:: RECORDS FOR THIS TASK

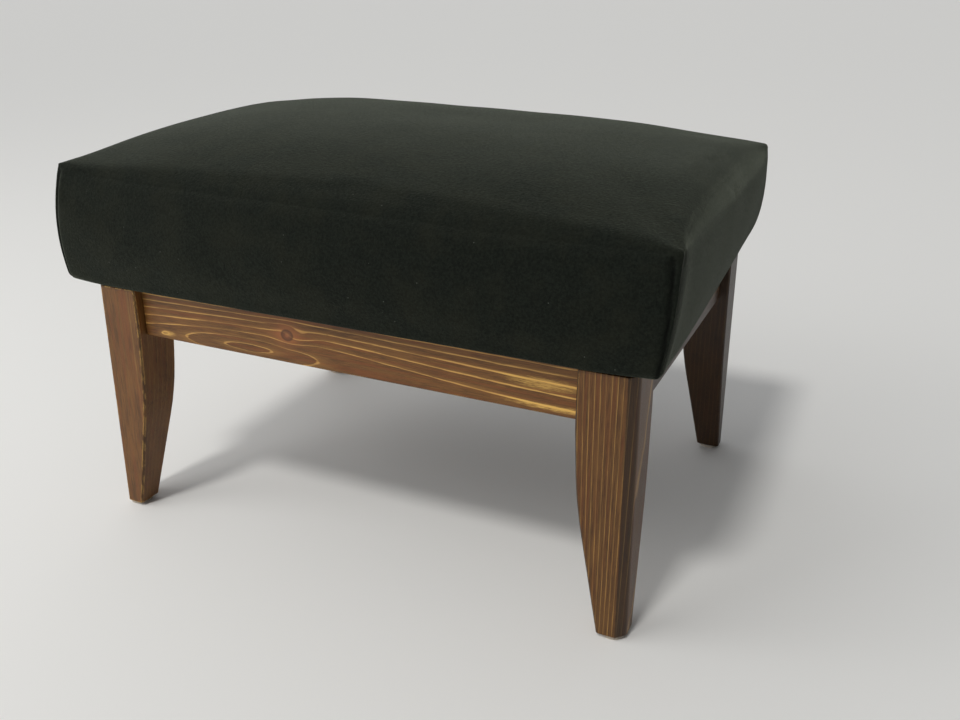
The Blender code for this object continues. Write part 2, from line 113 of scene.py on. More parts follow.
# Pad dressing: pulled corners, corner seams, the drooping rim and the cloth's slight unevenness.
# Pulls go outwards along X and Y. The first ones ease off upwards, and the others don't.
LOW_PULLS = {
    (1, -1): (1.5 * MM, 0.0),
    (1, 1): (-14.0 * MM, -5.0 * MM),
    (-1, -1): (3.0 * MM, 0.0),
}
LOW_PULL_FADE = {(1, -1): 3.0, (1, 1): 7.0, (-1, -1): 3.0, (-1, 1): 3.0}
EVEN_PULLS = {(1, -1): (6.5 * MM, 0.0), (1, 1): (1.8 * MM, 0.0)}
PULL_POWER = 8
END_SLANT = 6.0 * MM  # of the right end's lower edge, out towards the front
END_SLANT_TURN = 0.3  # share of the half depth where it changes from out to in
SEAM_DEPTH = 1.8 * MM
SEAM_WIDTH = 1.2 * MM
SEAM_OFFSET = (2.5 * MM, 8.0 * MM)  # from the corner, at the bottom and at the top
SEAM_TOP = 0.97  # share of the height where the corner seams end
FOLD_REACH = (4.0 * MM, 20.0 * MM)  # of the dart's fold round the corner, at the bottom and at the top
FOLD_DEPTH = 1.6 * MM
FOLD_SHADE = 0.45  # how dark the painted shade on the fold is, as a share of that in the seam
PUCKER_REACH = 9.0 * MM
PUCKER_END = 3  # there are none beyond so many reaches from the corner
PUCKER_DEPTH = 0.6 * MM
PUCKER_FOLDS = 6
PUCKER_FOLD_SHARE = 0.4  # of their depth, for the folds round the corner's dimple
RIM_DROOP = (0.8, 0.5)  # its even and its wavy share
RIM_DROOP_DEPTH = 1.3 * MM
RIM_WAVE = 30.0 * MM
UNEVEN_SIZE = 55.0 * MM
UNEVEN_DEPTH = 0.7 * MM
EDGE_FADE = 4  # the fold and the unevenness fade out over a fourth of the height

# Underneath
PLY_LAYERS = 9
DOT_PITCH = 2.4 * MM
DUST_CLOTH = 0.2 * MM
DUST_EDGE = 0.3 * MM  # left free outside its folded edges
DUST_HEM = 12.0 * MM
DUST_SAG = 1.8 * MM
DUST_PUCKER = 1.2 * MM
DUST_CREASE = (26.0 * MM, 18.0 * MM)
DUST_COLUMNS = (60, 0.4)
DUST_ROWS = (44, 0.4)
HEM_STEPS = (0.25, 0.5, 0.75, 1.0)


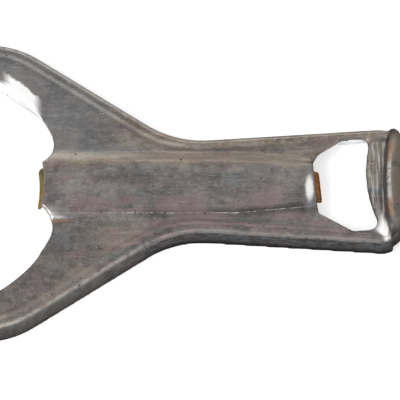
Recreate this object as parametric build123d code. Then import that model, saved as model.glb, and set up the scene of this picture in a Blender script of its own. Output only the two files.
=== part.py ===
"""Hand lifter for vacuum jar lids and crown caps: a pressed steel handle shell over one hardened lip strip.

Millimetres, +Z up. While it is modelled, X runs from the lid jaw's centre towards the cap mouth, Y runs
across, and Z = 0 is the plane that the turned-down edges stand on. The finished pieces are moved together so
that the origin is the middle of the whole tool's footprint.
"""

from build123d import *
from math import asin, atan, atan2, cos, degrees, hypot, radians, sin, tan
import os

# ---- sheet and heights -------------------------------------------------------------------------------------
sheet = 1.2  # thickness of the shell's steel
flange_height = 6.5  # from the resting plane to the top of the edge bead
bead_rise = 0.9  # edge bead above the flat web
bead_width = 2.2  # along the handle
fork_bead_width = 2.9
bead_slope = 45.0  # degrees, where the bead falls to the web
rib_rise = 1.3  # central rib above the flat web
bend_radius = 2.4  # outside radius where the edges turn down

# ---- lid jaw -----------------------------------------------------------------------------------------------
jaw_radius = 36.0
throat_half = 19.5  # the turned-down jaw edge stops this far from the centre line
throat_ramp = 7.0  # and grows to its full depth over this much more

# ---- fork and handle, in plan ------------------------------------------------------------------------------
arm_tip_x = 3.5  # from the jaw's centre
arm_tip_width = 5.2
arm_tip_radius = 1.8
shoulder_swell = 1.5  # how much wider the fork is at its shoulders than at its tips, on each side
shoulder_to_throat = 13.5
shoulder_radius = 22.5
throat_to_neck = 28.2
neck_half = 13.2
neck_radius = 23.5
end_half = 17.35
end_corner_radius = 6.0

# ---- central rib -------------------------------------------------------------------------------------------
rib_base_half = 10.2
rib_top_half = 6.3
rib_narrowing = 20.0  # length over which it narrows before the cap mouth
rib_end_base_half = 7.0
rib_end_top_half = 5.3
rib_overhang = 4.8  # how far the rib runs into the jaw
rib_foot_gap = 0.2  # the slant of the rib's nose starts this far behind the jaw's edge
throat_corner_radius = 7.0  # in plan, where that slant meets the jaw's edge
rib_edge_radius = 0.9

# ---- crown cap mouth ---------------------------------------------------------------------------------------
throat_to_mouth = 63.3
mouth_length = 12.8
mouth_flare = 8.1  # length over which it widens from the rib's end
mouth_near_half = 7.1
mouth_knee = 1.6  # the flare of one side is bent outwards this far along
mouth_knee_half = 9.4
mouth_half = 13.1
mouth_turn = 5.0  # degrees that the mouth and its lip are turned from square
mouth_bulge_radius = 37.0
mouth_corner_radius = 2.2

# ---- rolled end --------------------------------------------------------------------------------------------
mouth_to_crest = 6.6
roll_rise = 2.5  # crest of the roll above the flat web
roll_radius = 2.2
roll_bow_radius = 75.0  # the crest is bowed towards the mouth
roll_ledge = 4.2  # flat web between the mouth and the foot of the roll's steep side
notch_length = 4.4  # corner reliefs that let the end turn down apart from the sides
notch_half = 12.6
notch_height = 2.4

# ---- lip strip ---------------------------------------------------------------------------------------------
strip_thickness = 1.3
strip_side_gap = 0.45  # how much narrower than the rib's flat top the strip is on each side
lip_bend_radius = 0.7  # inside radius of the lips' bends
jar_lip_drop = 2.2  # how far the lip in the jaw hangs below the strip
jar_lip_turn = 76.0  # degrees that it is bent down
cap_lip_drop = 0.6  # the lip in the cap mouth is a tongue that is only bent a little
cap_lip_turn = 25.0
jar_lip_inset = 0.9  # the strip starts to bend this far inside the rib's end at the jaw
cap_lip_inset = 0.3  # and this far inside it at the mouth
weld_count = 5
weld_end_gap = 6.0  # from the rib's flat ends to the first and last weld
weld_mark_radius = 1.6  # the welding electrode's dents in the strip's underside
weld_mark_depth = 0.15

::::

**TASK INSTRUCTIONS:** Each line above must be printed exactly as it appears.

**ANSWER IN FULL:**
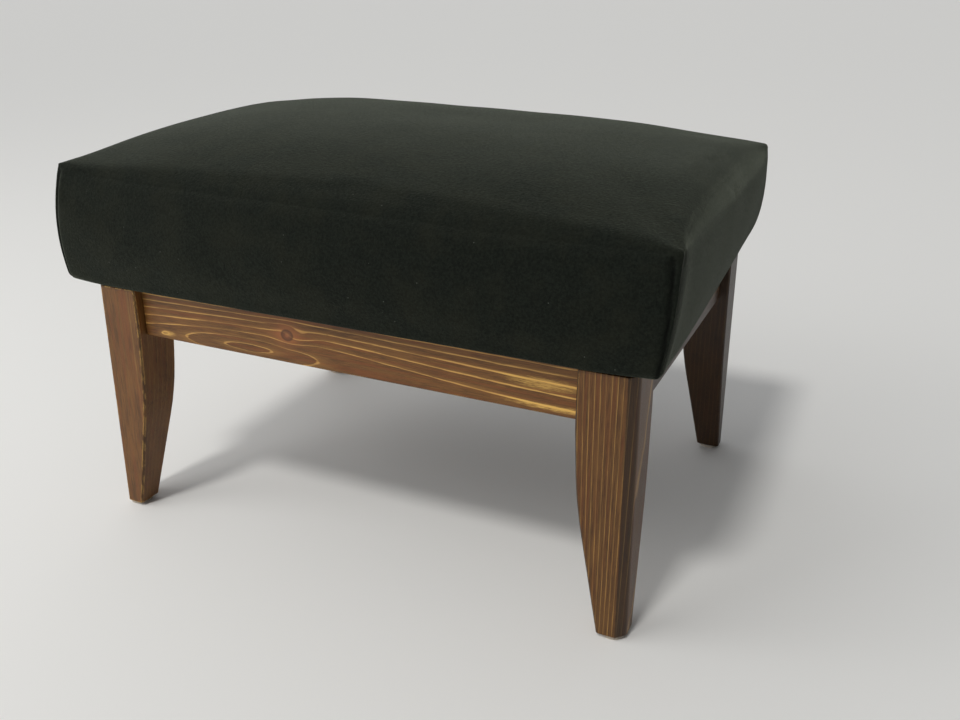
The Blender code for this object continues. Write part 2, from line 113 of scene.py on. More parts follow.
# Pad dressing: pulled corners, corner seams, the drooping rim and the cloth's slight unevenness.
# Pulls go outwards along X and Y. The first ones ease off upwards, and the others don't.
LOW_PULLS = {
    (1, -1): (1.5 * MM, 0.0),
    (1, 1): (-14.0 * MM, -5.0 * MM),
    (-1, -1): (3.0 * MM, 0.0),
}
LOW_PULL_FADE = {(1, -1): 3.0, (1, 1): 7.0, (-1, -1): 3.0, (-1, 1): 3.0}
EVEN_PULLS = {(1, -1): (6.5 * MM, 0.0), (1, 1): (1.8 * MM, 0.0)}
PULL_POWER = 8
END_SLANT = 6.0 * MM  # of the right end's lower edge, out towards the front
END_SLANT_TURN = 0.3  # share of the half depth where it changes from out to in
SEAM_DEPTH = 1.8 * MM
SEAM_WIDTH = 1.2 * MM
SEAM_OFFSET = (2.5 * MM, 8.0 * MM)  # from the corner, at the bottom and at the top
SEAM_TOP = 0.97  # share of the height where the corner seams end
FOLD_REACH = (4.0 * MM, 20.0 * MM)  # of the dart's fold round the corner, at the bottom and at the top
FOLD_DEPTH = 1.6 * MM
FOLD_SHADE = 0.45  # how dark the painted shade on the fold is, as a share of that in the seam
PUCKER_REACH = 9.0 * MM
PUCKER_END = 3  # there are none beyond so many reaches from the corner
PUCKER_DEPTH = 0.6 * MM
PUCKER_FOLDS = 6
PUCKER_FOLD_SHARE = 0.4  # of their depth, for the folds round the corner's dimple
RIM_DROOP = (0.8, 0.5)  # its even and its wavy share
RIM_DROOP_DEPTH = 1.3 * MM
RIM_WAVE = 30.0 * MM
UNEVEN_SIZE = 55.0 * MM
UNEVEN_DEPTH = 0.7 * MM
EDGE_FADE = 4  # the fold and the unevenness fade out over a fourth of the height

# Underneath
PLY_LAYERS = 9
DOT_PITCH = 2.4 * MM
DUST_CLOTH = 0.2 * MM
DUST_EDGE = 0.3 * MM  # left free outside its folded edges
DUST_HEM = 12.0 * MM
DUST_SAG = 1.8 * MM
DUST_PUCKER = 1.2 * MM
DUST_CREASE = (26.0 * MM, 18.0 * MM)
DUST_COLUMNS = (60, 0.4)
DUST_ROWS = (44, 0.4)
HEM_STEPS = (0.25, 0.5, 0.75, 1.0)


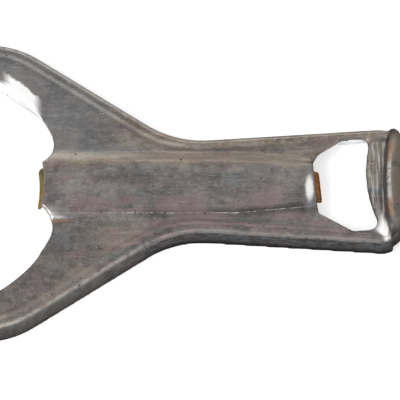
Recreate this object as parametric build123d code. Then import that model, saved as model.glb, and set up the scene of this picture in a Blender script of its own. Output only the two files.
=== part.py ===
"""Hand lifter for vacuum jar lids and crown caps: a pressed steel handle shell over one hardened lip strip.

Millimetres, +Z up. While it is modelled, X runs from the lid jaw's centre towards the cap mouth, Y runs
across, and Z = 0 is the plane that the turned-down edges stand on. The finished pieces are moved together so
that the origin is the middle of the whole tool's footprint.
"""

from build123d import *
from math import asin, atan, atan2, cos, degrees, hypot, radians, sin, tan
import os

# ---- sheet and heights -------------------------------------------------------------------------------------
sheet = 1.2  # thickness of the shell's steel
flange_height = 6.5  # from the resting plane to the top of the edge bead
bead_rise = 0.9  # edge bead above the flat web
bead_width = 2.2  # along the handle
fork_bead_width = 2.9
bead_slope = 45.0  # degrees, where the bead falls to the web
rib_rise = 1.3  # central rib above the flat web
bend_radius = 2.4  # outside radius where the edges turn down

# ---- lid jaw -----------------------------------------------------------------------------------------------
jaw_radius = 36.0
throat_half = 19.5  # the turned-down jaw edge stops this far from the centre line
throat_ramp = 7.0  # and grows to its full depth over this much more

# ---- fork and handle, in plan ------------------------------------------------------------------------------
arm_tip_x = 3.5  # from the jaw's centre
arm_tip_width = 5.2
arm_tip_radius = 1.8
shoulder_swell = 1.5  # how much wider the fork is at its shoulders than at its tips, on each side
shoulder_to_throat = 13.5
shoulder_radius = 22.5
throat_to_neck = 28.2
neck_half = 13.2
neck_radius = 23.5
end_half = 17.35
end_corner_radius = 6.0

# ---- central rib -------------------------------------------------------------------------------------------
rib_base_half = 10.2
rib_top_half = 6.3
rib_narrowing = 20.0  # length over which it narrows before the cap mouth
rib_end_base_half = 7.0
rib_end_top_half = 5.3
rib_overhang = 4.8  # how far the rib runs into the jaw
rib_foot_gap = 0.2  # the slant of the rib's nose starts this far behind the jaw's edge
throat_corner_radius = 7.0  # in plan, where that slant meets the jaw's edge
rib_edge_radius = 0.9

# ---- crown cap mouth ---------------------------------------------------------------------------------------
throat_to_mouth = 63.3
mouth_length = 12.8
mouth_flare = 8.1  # length over which it widens from the rib's end
mouth_near_half = 7.1
mouth_knee = 1.6  # the flare of one side is bent outwards this far along
mouth_knee_half = 9.4
mouth_half = 13.1
mouth_turn = 5.0  # degrees that the mouth and its lip are turned from square
mouth_bulge_radius = 37.0
mouth_corner_radius = 2.2

# ---- rolled end --------------------------------------------------------------------------------------------
mouth_to_crest = 6.6
roll_rise = 2.5  # crest of the roll above the flat web
roll_radius = 2.2
roll_bow_radius = 75.0  # the crest is bowed towards the mouth
roll_ledge = 4.2  # flat web between the mouth and the foot of the roll's steep side
notch_length = 4.4  # corner reliefs that let the end turn down apart from the sides
notch_half = 12.6
notch_height = 2.4

# ---- lip strip ---------------------------------------------------------------------------------------------
strip_thickness = 1.3
strip_side_gap = 0.45  # how much narrower than the rib's flat top the strip is on each side
lip_bend_radius = 0.7  # inside radius of the lips' bends
jar_lip_drop = 2.2  # how far the lip in the jaw hangs below the strip
jar_lip_turn = 76.0  # degrees that it is bent down
cap_lip_drop = 0.6  # the lip in the cap mouth is a tongue that is only bent a little
cap_lip_turn = 25.0
jar_lip_inset = 0.9  # the strip starts to bend this far inside the rib's end at the jaw
cap_lip_inset = 0.3  # and this far inside it at the mouth
weld_count = 5
weld_end_gap = 6.0  # from the rib's flat ends to the first and last weld
weld_mark_radius = 1.6  # the welding electrode's dents in the strip's underside
weld_mark_depth = 0.15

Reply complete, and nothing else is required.